Everyone thought that the government is serious about corporate governance. With the set of people on the boards of banks consisting of their selected and appointed chairmen and executive directors, government and RBI nominees and other political appointees as directors, the government wants to manipulate the system to suit its best political interests, which may not necessarily make commercial sense.
When the entire bunch of CMDs of PSU banks will hail the ministry's directives as "historic", the private sector banks will laugh. Sometimes, one wonders whether such directives are clear strategies to weaken the so called PSUs to bring them to the brink of disaster and make them a candidate for merger or sale.
The government and the regulator have every right to decide the policies and system changes. What is not fair is the discrimination. If any such policy or initiative is really in the nation's interest, then the directive should go to all financial institutions.

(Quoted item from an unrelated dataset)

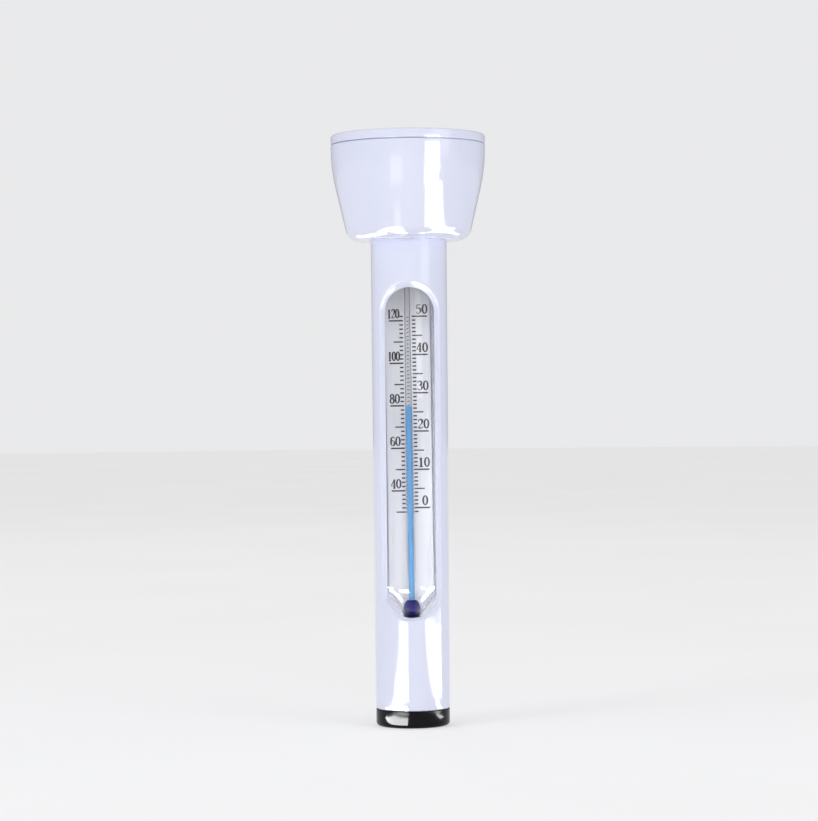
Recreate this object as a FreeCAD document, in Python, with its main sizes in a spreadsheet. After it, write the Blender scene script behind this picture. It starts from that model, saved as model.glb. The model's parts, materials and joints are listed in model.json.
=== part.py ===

Acting surreptitiously, manipulating the gullible, abusing authority and misusing positions and discriminations are all undesirable acts and the law-enforcing government should not be the law breaker.
It is not fair to treat private and foreign banks as the privileged ones and PSU banks as the government's private empire. A healthy financial sector is the backbone of any country. It is not fair to destroy and play with it and make it bleed. The image and rating is extremely important in the financial world.
If the ministry's action weakens the system, then the Moody's might go moody and the Standards will rate us "poor". Is it not time to change the attitude?
K C Chakrabarty
CMD, Indian Bank
There has been widespread criticism about the finance ministry's move. Shareholders' concerns must be addressed by the management or board. In case of PSU banks, the government is the majority shareholder. So what's wrong with such a directive?
How can the majority shareholders' advise be questioned under the guise of autonomy? It's commendable that the finance ministry has dealt the issue in a transparent manner.
In the entire debate on the rate rise, some of the critical issues have not been analysed in the right perspective. First, the pricing of deposits and credit and other services lacks transparency in the majority of banks and the decision on such issues does not appear to be always information-based.
In fact, for all banks, the PLR is at least 200 basis points higher than their average interest rates on advances. Even though cost structure of banks is not identical, their interest rates are! The problem is further accentuated by the fact that for PSU banks, the basic philosophy and concerns are generally volume-based and not profit-based.
In such a situation, any decision on PLR for state-owned banks will definitely create some concerns in the minds of the policymakers.
This is particularly so if we consider the fact that when the interest rates were coming down, the benefit of such reduction has not been uniformly transferred to all sections of customers. Lack of transparency of pricing decisions, irrelevance of PLR and the possibility of passing on the burden of incremental PLR to the less affluent section of society in an aggressive manner are the basic concerns of the government.
Interest rates in India are not market driven as yet and the market has not achieved the desired level of maturity in terms of the pricing of banking assets and liabilities. In fact, in a free and matured market, once the policy rates are changed, all rates are automatically changed and there is no debate on such developments.
In our case, interest rates for assets and liabilities are not totally liberated. In fact, rates of interest for about 50 per cent of the deposits portfolio are either partly or fully regulated.
Similarly, interest rates on a substantial part of advances is regulated either through regulation or through policy intervention. In such a situation, it is difficult to achieve the objective of total freedom in respect of interest rates on advances. The cost- and risk-based pricing mechanism is yet to take root in many financial institutions.
As long as interest rates are not fully liberated, in our journey towards fully deregulated interest rate regime, policy-based interventions cannot be avoided. In fact, to protect the interest of the less-privileged sections of the society and retail customers, such interventions in any civic society are desirable.